The red-brick streets of downtown Flint became lined with once-unlikely businesses like a crepe shop and wine bar, and nearby, hundreds did the previously unthinkable, moving into new apartments at the city's core.
A sprawling new farmers market began drawing hundreds of thousands for everything from mango ginger stilton at a cheese shop to thick, fresh-cut pork loins at a butcher. New programs lured students from around the globe to the city's campuses, an ice-skating rink opened, the planetarium got a state-of-the-art upgrade and performances such as "Blue Man Group" put Flint on their schedule.
Even some signs of blight were beginning to fall, with hundreds of abandoned homes cleared away.
"It felt different," said Kimberly Roberson, a Flint native who directs grant-making in the city for the Charles Stewart Mott Foundation, "until we hit lead."
A water crisis that has flooded homes with fear and toxins has taken a tandem swipe at the city's psyche, returning it to the negative headlines it was working hard to escape, drawing a new spotlight to poverty and other wounds it never was able to fix, and bringing a renewed sense of insecurity about what the future holds for a place that's been through so much.
From its founding, Flint's fortunes essentially were entwined with a single industry.
First it was the fur trade, which shifted to lumber, which gave way to the horse carriages, leading to its being called Vehicle City.
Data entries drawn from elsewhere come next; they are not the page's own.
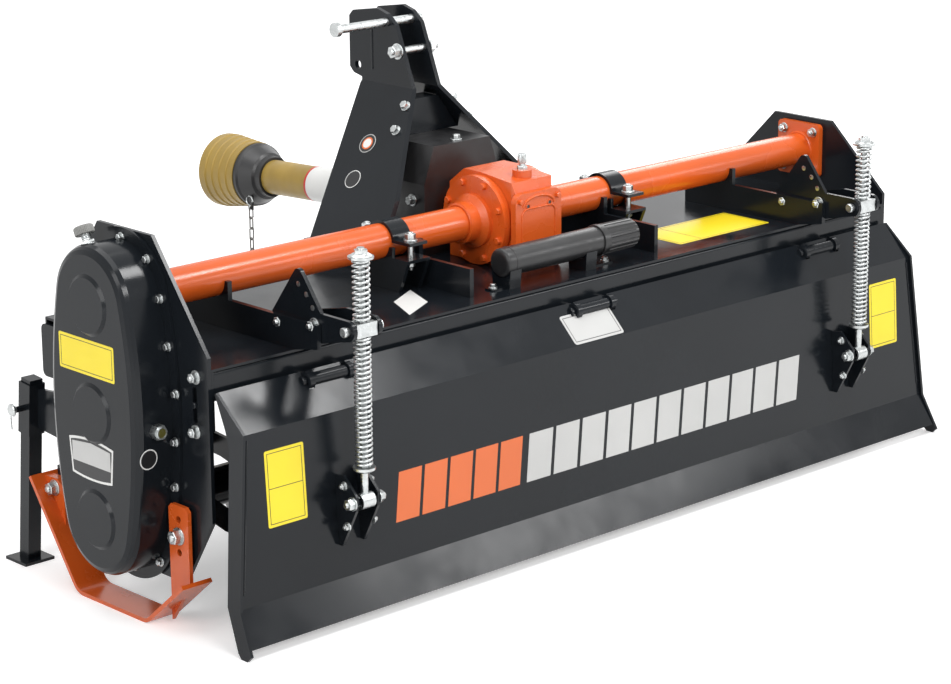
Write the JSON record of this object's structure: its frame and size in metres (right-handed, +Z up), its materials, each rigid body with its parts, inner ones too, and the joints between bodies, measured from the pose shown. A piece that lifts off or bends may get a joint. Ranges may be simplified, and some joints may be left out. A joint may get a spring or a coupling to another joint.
{
  "type": "rotavator",
  "caption": "Tractor-mounted rotavator: tined rotor under a hood, side chain case, three-point mast, spring-loaded hinged tailboard, skids, parking stand and guarded drive shaft.",
  "frame": {"origin": "on the ground under the middle of the machine's footprint", "axes": "+X right seen from behind, along the machine's width, +Y forward to the tractor, +Z up"},
  "size_m": [2.0304, 1.297, 0.988],
  "materials": {
    "black_paint": "gloss charcoal powder coat",
    "black_plastic": "black plastic",
    "dark_steel": "oiled dark steel",
    "guard_plastic": "yellow plastic guard",
    "orange_paint": "gloss orange paint",
    "tine_steel": "black painted spring steel",
    "zinc": "bright zinc plate"
  },
  "bodies": {
    "frame": {"hood": "black_paint", "rear_rail": "black_paint", "side_plate_left": "black_paint", "side_plate_right": "black_paint", "chain_case": "black_paint", "filler_cap": "black_plastic", "sight_glass": "zinc", "cross_tube": "orange_paint", "tube_flange": "orange_paint", "gearbox": "orange_paint", "gearbox_hubs": "orange_paint", "front_beam": "black_paint", "lower_hitch": "black_paint", "mast": "black_paint", "top_link_pin": "zinc", "mast_web": "black_paint", "pto_shield": "black_plastic", "tube_ribs": "black_paint", "tube_clamps": "black_paint", "canister": "black_plastic", "skid_left": "orange_paint", "skid_right": "orange_paint", "stand_sleeve": "black_paint", "rotor_hub": "black_paint", "hinge_lugs": "black_paint", "rod_arms": "black_paint", "pto_guard": "guard_plastic", "pto_shaft": "dark_steel", "guard_collar": "black_plastic", "guard_chain": "dark_steel"},
    "stand": {"stand_leg": "black_paint"},
    "rotor": {"rotor_shaft": "black_paint", "tines": "tine_steel"},
    "tailboard": {"tailboard": "black_paint", "tail_ends": "black_paint", "rod_clevises": "black_paint"},
    "trunnion_left": {"trunnion_left": "zinc", "spring_upper_left": "zinc"},
    "trunnion_right": {"trunnion_right": "zinc", "spring_upper_right": "zinc"},
    "rod_left": {"rod_left": "zinc", "spring_lower_left": "zinc"},
    "rod_right": {"rod_right": "zinc", "spring_lower_right": "zinc"}
  },
  "joints": [
    {"name": "rotor_spin", "type": "hinge", "parent": "frame", "child": "rotor", "pos_m": [0.02125, -0.2525, 0.19], "axis": [1, 0, 0], "continuous": true},
    {"name": "stand_slide", "type": "slide", "parent": "frame", "child": "stand", "axis": [0, -0.0958, 0.9954], "range_m": [0, 0.15]},
    {"name": "tailboard_hinge", "type": "hinge", "parent": "frame", "child": "tailboard", "pos_m": [0.02125, -0.5145, 0.452], "axis": [-1, 0, 0], "range_deg": [0, 35]},
    {"name": "trunnion_left_turn", "type": "hinge", "parent": "frame", "child": "trunnion_left", "pos_m": [-0.67875, -0.6245, 0.564], "axis": [-1, 0, 0], "range_deg": [0, 25]},
    {"name": "rod_left_slide", "type": "slide", "parent": "trunnion_left", "child": "rod_left", "axis": [0, 0, 1], "range_m": [0, 0.078], "deforming": ["spring_lower_left"]},
    {"name": "trunnion_right_turn", "type": "hinge", "parent": "frame", "child": "trunnion_right", "pos_m": [0.72125, -0.6245, 0.564], "axis": [-1, 0, 0], "range_deg": [0, 25]},
    {"name": "rod_right_slide", "type": "slide", "parent": "trunnion_right", "child": "rod_right", "axis": [0, 0, 1], "range_m": [0, 0.078], "deforming": ["spring_lower_right"]}
  ],
  "couplings": [
    {"joint": "trunnion_left_turn", "follows": "tailboard_hinge", "ratio": 0.695},
    {"joint": "rod_left_slide", "follows": "tailboard_hinge", "m_per_rad": 0.126},
    {"joint": "trunnion_right_turn", "follows": "tailboard_hinge", "ratio": 0.695},
    {"joint": "rod_right_slide", "follows": "tailboard_hinge", "m_per_rad": 0.126}
  ]
}
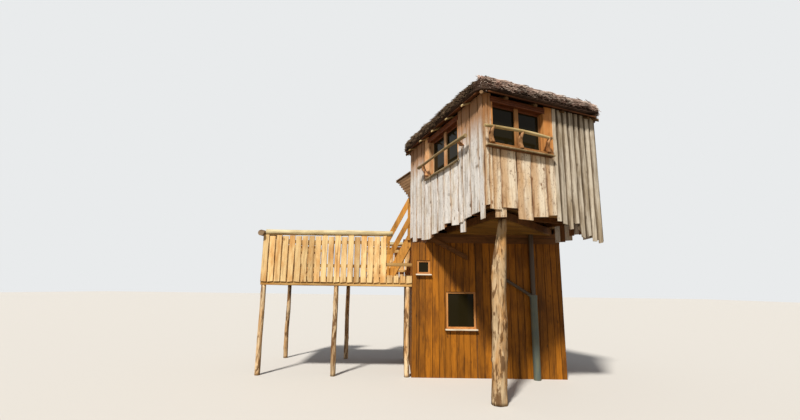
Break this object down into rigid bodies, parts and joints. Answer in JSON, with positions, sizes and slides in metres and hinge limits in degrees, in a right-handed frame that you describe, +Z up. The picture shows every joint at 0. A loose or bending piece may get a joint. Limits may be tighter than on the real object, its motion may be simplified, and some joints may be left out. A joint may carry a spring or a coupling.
{
  "type": "tree house",
  "caption": "Rustic timber tree house: a small ragged-board cabin with a thatched hip roof on a log post and a boarded lower room, with a railed deck and steep stair.",
  "frame": {"origin": "middle of the lower room's floor, on its underside at ground level", "axes": "+Z up, +X right along the lower front wall, +Y from the front towards the back"},
  "size_m": [7.2073, 5.1362, 6.04],
  "materials": {
    "weathered_boards": "weathered, rough sawn",
    "oiled_boards": "oiled, sawn",
    "fresh_timber": "planed, oiled",
    "natural_log": "debarked, knotty",
    "deck_timber": "sawn, light",
    "stair_timber": "oiled, orange",
    "beam_timber": "sawn, dark",
    "thatch": "brushwood thatch, ragged",
    "grey_pipe": "weathered grey plastic",
    "window_glass": "clear, dark behind"
  },
  "bodies": {
    "root": {"lower_floor": "oiled_boards", "lower_ceiling": "oiled_boards", "lower_front_wall": "oiled_boards", "lower_side_walls": "oiled_boards", "lower_back_wall": "oiled_boards", "lower_windows": "fresh_timber", "lower_glass": "window_glass", "lower_door": "oiled_boards", "downpipe": "grey_pipe", "wall_beams": "beam_timber", "joists": "beam_timber", "platform_rims": "beam_timber", "soffit": "oiled_boards", "brace": "beam_timber", "corner_post": "natural_log", "bearers": "beam_timber", "cabin_floor": "oiled_boards", "terrace_floor": "deck_timber", "left_wall": "weathered_boards", "front_wall": "weathered_boards", "right_wall": "weathered_boards", "back_wall": "weathered_boards", "front_window_frame": "fresh_timber", "front_window_glass": "window_glass", "left_window_frame": "fresh_timber", "left_window_glass": "window_glass", "front_guard_rail": "natural_log", "left_guard_rail": "natural_log", "upper_door": "oiled_boards", "roof_frame": "natural_log", "roof_boards": "oiled_boards", "thatch": "thatch", "door_canopy": "weathered_boards", "deck_posts": "natural_log", "deck_frame": "deck_timber", "deck_boards": "deck_timber", "deck_railing_front": "deck_timber", "deck_railing_left": "deck_timber", "deck_railing_back": "deck_timber", "deck_handrails": "natural_log", "terrace_railing": "deck_timber", "terrace_handrails": "natural_log", "stair_stringers": "stair_timber", "stair_treads": "stair_timber", "stair_handrail": "stair_timber"}
  },
  "joints": []
}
It was a fitting moniker for its next, most important role, as a powerhouse of auto manufacturing and the original home of General Motors.
Chevrolets and Buicks and lesser-known cars rolled off Flint's production lines, making the city a magnet for workers and ancillary businesses. At its peak in the early 1970s, GM employed 80,000 people in Flint who cashed paychecks strengthened by the United Auto Workers union born in the city. Some 200,000 people lived within the city limits, alongside sprawling factories, booming commerce, model schools and thriving arts.
"This was the most beautiful place on earth," said Pamela Copeland, 72, who was a teenager when she arrived in Flint in its heyday.
No one says that anymore. The oil crisis of the 1970s and corporate cost-cutting in the 1980s and beyond led to the decimation of manufacturing jobs in the city. Its population plummeted; crime soared along with unemployment. The stately Tudors and colonials that were symbols of middle-class prosperity became run-down emblems of urban decline.